After attending Julia Ortony’s talk on designing molecules to assemble into complex structures and then revert to their original form, he began to ponder whether battery recycling could also be magically simplified.
To streamline the recycling process, the researchers decided to create a more sustainable electrolyte. To this end, they studied a class of molecules that self-assemble in water, known as aromatic amphiphiles (AAs), whose chemical structure and stability are similar to Kevlar. The researchers modified AAs to include polyethylene glycol (PEG) segments to facilitate lithium ion transport. When exposed to water, the resulting molecules self-assemble into mechanically stable nanoribbons with ion-conductive PEG surfaces.
“This material consists of two parts,” Cho explained. “The first part is this flexible chain that provides a carrier for lithium ions to hop. The second part is a strong organic material component used in Kevlar fibers, which is a bulletproof material. These two parts stabilize the entire structure.”

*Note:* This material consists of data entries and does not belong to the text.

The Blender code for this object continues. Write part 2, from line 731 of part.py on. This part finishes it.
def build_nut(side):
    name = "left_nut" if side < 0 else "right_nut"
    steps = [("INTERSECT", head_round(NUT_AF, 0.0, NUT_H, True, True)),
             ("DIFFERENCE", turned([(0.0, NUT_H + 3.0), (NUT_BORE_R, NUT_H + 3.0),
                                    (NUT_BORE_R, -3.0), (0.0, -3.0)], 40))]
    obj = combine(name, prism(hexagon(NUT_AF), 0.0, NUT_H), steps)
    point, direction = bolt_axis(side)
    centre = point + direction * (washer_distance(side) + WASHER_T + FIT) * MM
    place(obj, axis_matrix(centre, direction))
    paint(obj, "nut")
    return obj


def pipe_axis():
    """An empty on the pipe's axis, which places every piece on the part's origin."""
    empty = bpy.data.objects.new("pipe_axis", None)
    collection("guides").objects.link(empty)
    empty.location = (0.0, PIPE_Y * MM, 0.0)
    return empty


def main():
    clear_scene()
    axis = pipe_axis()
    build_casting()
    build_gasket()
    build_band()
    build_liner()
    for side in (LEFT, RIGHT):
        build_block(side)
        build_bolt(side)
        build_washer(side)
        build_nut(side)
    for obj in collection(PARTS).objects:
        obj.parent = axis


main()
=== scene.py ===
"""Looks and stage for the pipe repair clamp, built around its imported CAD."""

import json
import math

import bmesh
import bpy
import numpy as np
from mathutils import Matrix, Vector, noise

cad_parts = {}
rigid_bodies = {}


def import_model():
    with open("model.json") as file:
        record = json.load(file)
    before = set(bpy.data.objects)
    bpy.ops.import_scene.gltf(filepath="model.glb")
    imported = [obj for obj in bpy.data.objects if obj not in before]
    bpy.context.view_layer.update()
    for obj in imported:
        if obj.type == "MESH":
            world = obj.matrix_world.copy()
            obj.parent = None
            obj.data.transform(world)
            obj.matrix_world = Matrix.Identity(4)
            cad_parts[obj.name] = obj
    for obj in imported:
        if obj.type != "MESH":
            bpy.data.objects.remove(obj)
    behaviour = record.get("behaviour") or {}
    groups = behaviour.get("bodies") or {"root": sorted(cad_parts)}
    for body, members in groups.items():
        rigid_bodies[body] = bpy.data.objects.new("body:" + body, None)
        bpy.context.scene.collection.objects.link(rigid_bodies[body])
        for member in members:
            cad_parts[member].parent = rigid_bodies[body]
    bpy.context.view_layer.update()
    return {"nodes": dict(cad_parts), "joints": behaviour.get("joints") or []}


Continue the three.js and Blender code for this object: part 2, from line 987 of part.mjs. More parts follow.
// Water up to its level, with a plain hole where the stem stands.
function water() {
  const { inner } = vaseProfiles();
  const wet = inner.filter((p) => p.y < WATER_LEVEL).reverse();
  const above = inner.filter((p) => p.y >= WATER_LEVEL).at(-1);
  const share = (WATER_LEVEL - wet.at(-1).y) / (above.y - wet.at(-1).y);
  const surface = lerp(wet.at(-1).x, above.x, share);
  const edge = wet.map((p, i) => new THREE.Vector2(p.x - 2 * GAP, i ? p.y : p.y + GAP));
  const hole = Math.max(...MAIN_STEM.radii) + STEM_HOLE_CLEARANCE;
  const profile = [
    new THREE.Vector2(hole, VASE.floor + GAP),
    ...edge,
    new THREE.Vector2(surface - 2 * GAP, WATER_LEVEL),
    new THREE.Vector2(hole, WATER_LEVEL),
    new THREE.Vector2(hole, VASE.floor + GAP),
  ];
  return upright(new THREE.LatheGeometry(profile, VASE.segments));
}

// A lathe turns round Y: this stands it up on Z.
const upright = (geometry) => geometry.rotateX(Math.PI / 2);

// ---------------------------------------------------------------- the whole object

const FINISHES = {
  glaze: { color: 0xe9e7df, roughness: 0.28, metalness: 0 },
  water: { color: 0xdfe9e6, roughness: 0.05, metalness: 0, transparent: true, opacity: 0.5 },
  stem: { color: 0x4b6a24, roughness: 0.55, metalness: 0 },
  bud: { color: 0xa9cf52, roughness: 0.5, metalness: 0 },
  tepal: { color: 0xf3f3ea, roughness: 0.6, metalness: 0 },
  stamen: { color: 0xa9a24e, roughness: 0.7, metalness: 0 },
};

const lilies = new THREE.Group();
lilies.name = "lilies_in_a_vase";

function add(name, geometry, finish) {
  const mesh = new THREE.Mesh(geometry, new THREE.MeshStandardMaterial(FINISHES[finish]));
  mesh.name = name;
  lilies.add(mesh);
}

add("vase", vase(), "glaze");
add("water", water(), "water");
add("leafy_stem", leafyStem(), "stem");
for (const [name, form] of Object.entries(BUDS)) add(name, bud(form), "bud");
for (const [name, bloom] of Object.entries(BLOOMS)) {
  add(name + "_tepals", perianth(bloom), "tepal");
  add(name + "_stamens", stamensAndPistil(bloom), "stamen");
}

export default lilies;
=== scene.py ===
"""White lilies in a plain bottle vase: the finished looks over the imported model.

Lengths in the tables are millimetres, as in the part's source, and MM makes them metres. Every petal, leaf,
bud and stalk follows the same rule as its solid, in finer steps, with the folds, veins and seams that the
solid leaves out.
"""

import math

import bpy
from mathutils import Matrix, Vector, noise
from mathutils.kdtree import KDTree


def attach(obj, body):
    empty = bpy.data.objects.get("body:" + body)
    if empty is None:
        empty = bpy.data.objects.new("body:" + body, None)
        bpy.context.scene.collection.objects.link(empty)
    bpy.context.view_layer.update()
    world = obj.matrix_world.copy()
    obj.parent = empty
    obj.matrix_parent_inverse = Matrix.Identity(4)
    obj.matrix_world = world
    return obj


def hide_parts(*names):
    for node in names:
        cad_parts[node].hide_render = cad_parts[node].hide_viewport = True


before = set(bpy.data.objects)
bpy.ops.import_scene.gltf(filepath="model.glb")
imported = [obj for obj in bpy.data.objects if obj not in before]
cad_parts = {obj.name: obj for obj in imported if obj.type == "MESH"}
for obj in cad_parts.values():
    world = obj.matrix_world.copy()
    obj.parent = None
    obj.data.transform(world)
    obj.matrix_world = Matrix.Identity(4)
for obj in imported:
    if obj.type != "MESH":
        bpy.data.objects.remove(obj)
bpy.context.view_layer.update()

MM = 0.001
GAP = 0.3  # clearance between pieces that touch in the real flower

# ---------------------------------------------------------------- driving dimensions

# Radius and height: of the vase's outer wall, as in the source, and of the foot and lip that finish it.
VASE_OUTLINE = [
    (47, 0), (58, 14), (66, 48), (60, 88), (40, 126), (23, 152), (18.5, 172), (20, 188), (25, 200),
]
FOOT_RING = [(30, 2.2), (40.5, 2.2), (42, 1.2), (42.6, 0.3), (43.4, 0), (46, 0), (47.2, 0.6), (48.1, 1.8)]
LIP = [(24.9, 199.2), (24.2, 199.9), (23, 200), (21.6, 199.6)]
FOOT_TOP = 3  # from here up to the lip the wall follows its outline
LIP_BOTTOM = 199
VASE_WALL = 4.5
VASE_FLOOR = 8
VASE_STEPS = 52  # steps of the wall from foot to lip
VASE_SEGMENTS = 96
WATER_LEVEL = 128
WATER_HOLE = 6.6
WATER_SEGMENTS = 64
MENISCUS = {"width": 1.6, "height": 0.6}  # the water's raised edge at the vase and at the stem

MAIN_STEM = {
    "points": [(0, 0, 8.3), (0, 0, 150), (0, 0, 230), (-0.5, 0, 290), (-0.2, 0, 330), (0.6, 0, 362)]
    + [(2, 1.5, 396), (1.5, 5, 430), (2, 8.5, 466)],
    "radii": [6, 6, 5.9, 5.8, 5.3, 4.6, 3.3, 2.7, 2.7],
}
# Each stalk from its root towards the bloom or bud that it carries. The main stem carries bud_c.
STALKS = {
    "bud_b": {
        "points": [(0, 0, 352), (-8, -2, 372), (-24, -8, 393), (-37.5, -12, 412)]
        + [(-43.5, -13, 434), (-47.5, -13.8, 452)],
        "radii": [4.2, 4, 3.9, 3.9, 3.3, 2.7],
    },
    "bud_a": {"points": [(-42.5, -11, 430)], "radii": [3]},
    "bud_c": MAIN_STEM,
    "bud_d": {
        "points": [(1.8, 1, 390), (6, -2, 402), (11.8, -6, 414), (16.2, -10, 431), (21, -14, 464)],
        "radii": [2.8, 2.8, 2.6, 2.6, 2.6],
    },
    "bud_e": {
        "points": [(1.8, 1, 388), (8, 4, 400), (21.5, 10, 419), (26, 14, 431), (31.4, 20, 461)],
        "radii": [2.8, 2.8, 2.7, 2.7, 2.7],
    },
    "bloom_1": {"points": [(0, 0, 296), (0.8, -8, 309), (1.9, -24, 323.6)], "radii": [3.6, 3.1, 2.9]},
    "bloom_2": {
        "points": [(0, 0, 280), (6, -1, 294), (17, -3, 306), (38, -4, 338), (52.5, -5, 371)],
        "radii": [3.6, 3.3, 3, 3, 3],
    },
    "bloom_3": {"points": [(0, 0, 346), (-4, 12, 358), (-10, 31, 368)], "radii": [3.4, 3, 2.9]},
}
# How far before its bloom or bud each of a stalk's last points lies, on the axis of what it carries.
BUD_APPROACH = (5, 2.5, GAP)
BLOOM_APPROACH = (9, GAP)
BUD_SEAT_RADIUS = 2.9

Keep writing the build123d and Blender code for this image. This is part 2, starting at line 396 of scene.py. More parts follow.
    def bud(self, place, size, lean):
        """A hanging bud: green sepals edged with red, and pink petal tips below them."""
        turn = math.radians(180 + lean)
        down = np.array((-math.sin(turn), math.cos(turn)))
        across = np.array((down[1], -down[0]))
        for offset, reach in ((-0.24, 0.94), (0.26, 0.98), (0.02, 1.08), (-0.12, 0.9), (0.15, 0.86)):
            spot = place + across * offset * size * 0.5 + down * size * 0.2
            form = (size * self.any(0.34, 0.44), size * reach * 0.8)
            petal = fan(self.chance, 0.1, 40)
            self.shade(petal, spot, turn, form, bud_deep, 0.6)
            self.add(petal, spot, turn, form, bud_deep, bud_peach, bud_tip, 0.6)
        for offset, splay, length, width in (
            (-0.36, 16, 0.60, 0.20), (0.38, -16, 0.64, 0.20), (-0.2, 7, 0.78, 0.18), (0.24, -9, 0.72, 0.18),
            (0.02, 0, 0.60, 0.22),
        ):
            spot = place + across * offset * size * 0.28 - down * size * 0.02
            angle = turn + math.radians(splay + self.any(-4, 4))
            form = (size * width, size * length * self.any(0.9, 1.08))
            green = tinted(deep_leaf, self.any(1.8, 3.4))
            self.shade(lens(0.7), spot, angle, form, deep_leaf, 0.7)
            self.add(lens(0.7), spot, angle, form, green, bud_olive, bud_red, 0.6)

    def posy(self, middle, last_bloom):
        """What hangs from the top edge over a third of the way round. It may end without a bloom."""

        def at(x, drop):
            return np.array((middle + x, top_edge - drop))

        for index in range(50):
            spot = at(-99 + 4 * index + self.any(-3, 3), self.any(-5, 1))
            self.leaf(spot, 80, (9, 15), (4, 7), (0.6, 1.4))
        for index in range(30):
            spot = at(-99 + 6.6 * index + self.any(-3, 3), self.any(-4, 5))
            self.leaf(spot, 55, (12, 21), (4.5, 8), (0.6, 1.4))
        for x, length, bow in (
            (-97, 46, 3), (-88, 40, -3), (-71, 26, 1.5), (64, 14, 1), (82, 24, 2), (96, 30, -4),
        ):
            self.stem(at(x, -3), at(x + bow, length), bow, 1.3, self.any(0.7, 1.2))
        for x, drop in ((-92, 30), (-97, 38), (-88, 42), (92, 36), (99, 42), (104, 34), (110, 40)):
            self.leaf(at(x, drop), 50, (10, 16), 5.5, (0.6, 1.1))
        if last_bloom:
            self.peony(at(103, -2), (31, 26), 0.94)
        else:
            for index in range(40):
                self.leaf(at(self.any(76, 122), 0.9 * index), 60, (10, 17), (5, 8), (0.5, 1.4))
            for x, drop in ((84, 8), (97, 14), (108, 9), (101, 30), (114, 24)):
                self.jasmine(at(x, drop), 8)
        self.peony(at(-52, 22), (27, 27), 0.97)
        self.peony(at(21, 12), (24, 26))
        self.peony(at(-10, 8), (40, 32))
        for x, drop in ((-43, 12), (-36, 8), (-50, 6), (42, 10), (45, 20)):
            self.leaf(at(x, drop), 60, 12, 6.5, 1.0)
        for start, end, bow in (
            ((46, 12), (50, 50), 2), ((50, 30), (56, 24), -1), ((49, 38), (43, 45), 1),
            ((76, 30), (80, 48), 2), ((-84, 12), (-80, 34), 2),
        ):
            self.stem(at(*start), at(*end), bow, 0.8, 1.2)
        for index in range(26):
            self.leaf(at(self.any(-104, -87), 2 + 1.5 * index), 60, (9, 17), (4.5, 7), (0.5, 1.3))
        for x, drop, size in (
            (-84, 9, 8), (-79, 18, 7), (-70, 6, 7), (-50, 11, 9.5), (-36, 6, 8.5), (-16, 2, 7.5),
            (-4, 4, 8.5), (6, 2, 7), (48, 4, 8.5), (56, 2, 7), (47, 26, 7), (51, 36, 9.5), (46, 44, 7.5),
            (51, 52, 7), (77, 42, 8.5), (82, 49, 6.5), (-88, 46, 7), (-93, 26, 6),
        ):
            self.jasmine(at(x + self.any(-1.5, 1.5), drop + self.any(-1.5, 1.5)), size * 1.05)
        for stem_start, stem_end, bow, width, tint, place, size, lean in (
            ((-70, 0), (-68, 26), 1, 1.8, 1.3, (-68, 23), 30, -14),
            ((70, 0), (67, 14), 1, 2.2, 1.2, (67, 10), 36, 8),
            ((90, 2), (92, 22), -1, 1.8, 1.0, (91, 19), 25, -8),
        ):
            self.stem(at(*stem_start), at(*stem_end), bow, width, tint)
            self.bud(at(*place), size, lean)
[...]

When added to water, the nanoribbons self-assemble into millions of nanoribbons. These assembled nanoribbons form a gel-like material that can be pressed into a flexible solid electrolyte. During battery operation, this material supports the flow of lithium ions between the battery electrodes. However, when placed in an organic solvent, the nanoribbon structure rapidly disassembles, allowing for easy battery disassembly.
Validating the New Method
The team tested the strength and toughness of this material and found that it could withstand the pressures associated with manufacturing and operating batteries. They also built a functional solid-state battery using lithium iron phosphate as the cathode and lithium titanate as the anode—both materials already used in commercial batteries. They found that the PEG-based nanoribbons could successfully transport lithium ions in the electrolyte.
However, tests indicated that due to polarization effects, the rate at which ions entered the electrodes was slower than ideal. This effect limits the battery’s performance during fast charging or discharging.
“Lithium ions can indeed move along the nanofibers, but transferring lithium ions from the nanofibers to the metal oxide seems to be the slowest part of the entire process,” Cho said. However, as a proof of concept, the researchers were satisfied with the performance their battery could achieve.
In his view, there is significant room for optimizing the performance of this material through further experiments.
Currently, the researchers are exploring ways to integrate this type of material into existing battery designs while also applying these ideas to new battery chemistries.
“Convincing existing suppliers to do things in a very different way is very challenging. But for new battery materials that may emerge in the next five to ten years, it may be easier to integrate them into new designs from the start.”
Cho also believes that this approach could help recycle lithium back to the U.S. by reusing materials from existing batteries. “People are starting to realize how important this is. If we can begin large-scale recycling of lithium-ion batteries from battery waste, it would have the same effect as opening lithium mines in the U.S. Moreover, each battery requires a certain amount of lithium, so inferring from the growth of electric vehicles, we need to reuse this material to avoid a significant spike in lithium prices.”